Friday, November 24, 2017
Anime Music Video Compilations: “Bronze Cathexis Koji Nanjo”
Format: VHS and Laserdisc, NTSC, Japanese Dialogue
Length: 33 minutes
Original Release Date: 6 July 1994
Animation Exclusive to this Release: Yes
Other Sources (Japanese unless noted): None
Currently Availability (as of writing): Out of Print
Note: Originally published on the "Anime Archivist" blog April 2014.
Coinciding with the amazing rise of anime’s popularity in the west in the early to mid 00’s was the fandom around Yaoi. What struck me was that despite all of the material released during that period, Minami Ozaki’s popular manga “Zetsuai 1989” and the follow up series “Bronze: Zetsuai Since 1989”, as well as their anime adaptations, were never translated and marketed to an English language audience. I think it’s easily one of the best in the genre, and I’m not exactly a fan of Yaoi. I first came across the series around 1998 or so when a friend recommended it to me. I borrowed his fansubbed tape which also included the “Bronze Cathexis Koji Nanjo” music video. While I wasn’t completely sold on the OVA (the 1996 “Bronze: Zetsuai Since 1989”, in which the character designs overemphasised the pointy chins and noses almost to parody of the original designs), I thought the music video collection was brilliant. It was dark and moody and the music was fantastic, the antithesis of the brightly coloured, perpetually happy idol filled J-Pop I had heard (and mostly disliked) up to that point
“Zetsuai 1989” follows 17 year old rock star Koji Nanjo, who has become rather apathetic towards life and feels that he can’t find happiness. After a solo pub crawl late at night, he ends up out on the street collapsed on a pile of garbage bags in the pouring rain. 17 year old Soccer prodigy Takuto Izumi is in the midst of training when he comes across Koji. For some strange reason and against his better judgement, Izumi feels compelled to take him out of the rain and back to his flat. Koji awakens the next morning and is stunned that he finds himself being drawn towards Izumi. Passing billboards in Shibuya, Izumi realises who Koji is and asks him to return to his career. But Koji soon develops an obsession with him, much to Izumi’s annoyance. It later occurs to Koji that he had previously saw Izumi some six years ago at school and had immediately fell for him then.

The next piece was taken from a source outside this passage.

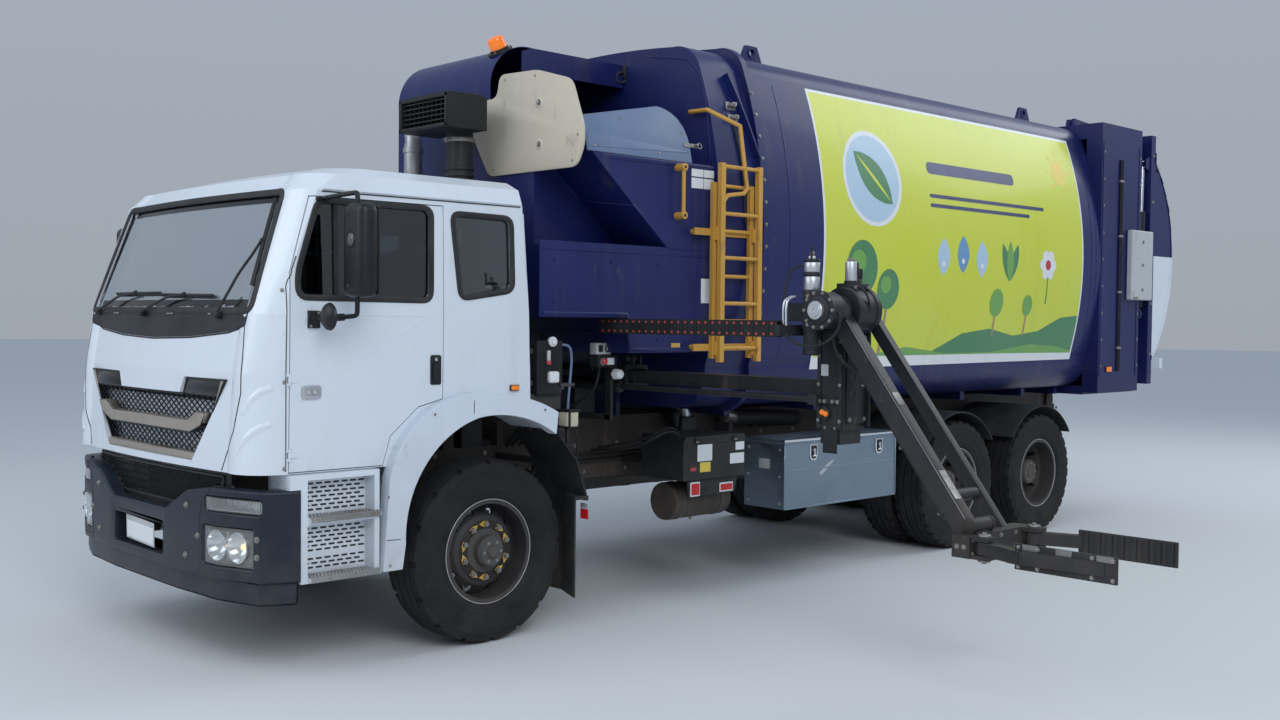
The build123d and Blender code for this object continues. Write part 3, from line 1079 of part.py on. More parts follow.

Despite Izumi’s initial reluctance, their relationship eventually develops but Izumi decides to take off for Italy to further his soccer skills without telling Koji. Koji discovers what has happened and races off to airport, but ends up in a serious accident on his motorbike. Nearly dying from this incident, Kojo awakens to find he cannot speak. Soon after the sudden death of his father forces him to become the head of his influential and rich family. He tries to avoid this task and continue his music career, but his brother blackmails him into doing it by threatening to publicly reveal his relationship with Izumi. Meanwhile Izumi decides to turn his back on Koji and their relationship and heads off to Italy permanently to play in the national league. As you’d imagine, the music video compilation is just as melodramatic as the plot of the manga and anime adaptations;
“Bad Blood” performed by Hayami Sho
“Jesus Christ Love For You” performed by Hayami Sho
“Katsuai (Thirsty Love)” performed by Hayami Sho
“20XX Zetsu-ai (20XX Desperate Love)” performed by Hayami Sho
“Gekkou ~ Möbius no Eien (Moonlight Eternal Möbius)” performed by Hayami Sho
The music video compilation ends with an “Original Image Picture Crip” (I think they mean “Clip”, not an LA gang member). This is a six minute slideshow of Minami Ozaki’s colour artwork from the series. The music is a classical piece, Tomaso Albinoni’s “Adagio in G minor” which is actually taken from the “Cathexis” mini album, released in June 1994. I can find no credits for the performers of the piece. A couple of minor effects used in the clip are a little bit cheap and cheesy. Strangely the VHS version of this compilation was released as a two tape set; the first tape with the five animated music videos, the second tape with the image clip. The laserdisc version contains both on one side of the disc.
Despite the popularity of the franchise, no one seems to be interested in re-releasing any of the animated adaptations including this music video compilation. Generally you can find the two VHS tape version for less than ¥500 on Japanese auction sites and Amazon.co.jp, though I have seen copies as high as ¥2,500 and even up to ¥10,000. As most copies hover well under the ¥500 mark and are quite plentiful, so there really is no reason why you should pay above that amount for a copy. The laserdisc version usually goes for around ¥1,000 or less. It’s slightly more rare, but can be found easily. Both versions came with a bonus telephone card, however my second hand laserdisc was missing the card and only came with the black and white lyric and credits insert. In conclusion, even if Yaoi isn’t really your thing (as it is with me) and you aren’t offended by subject matter or the perplexing Nazi imagery in a couple of the videos, then you probably should look into getting this compilation. The music is brilliantly crafted Japanese pop-rock and the visuals are awesome.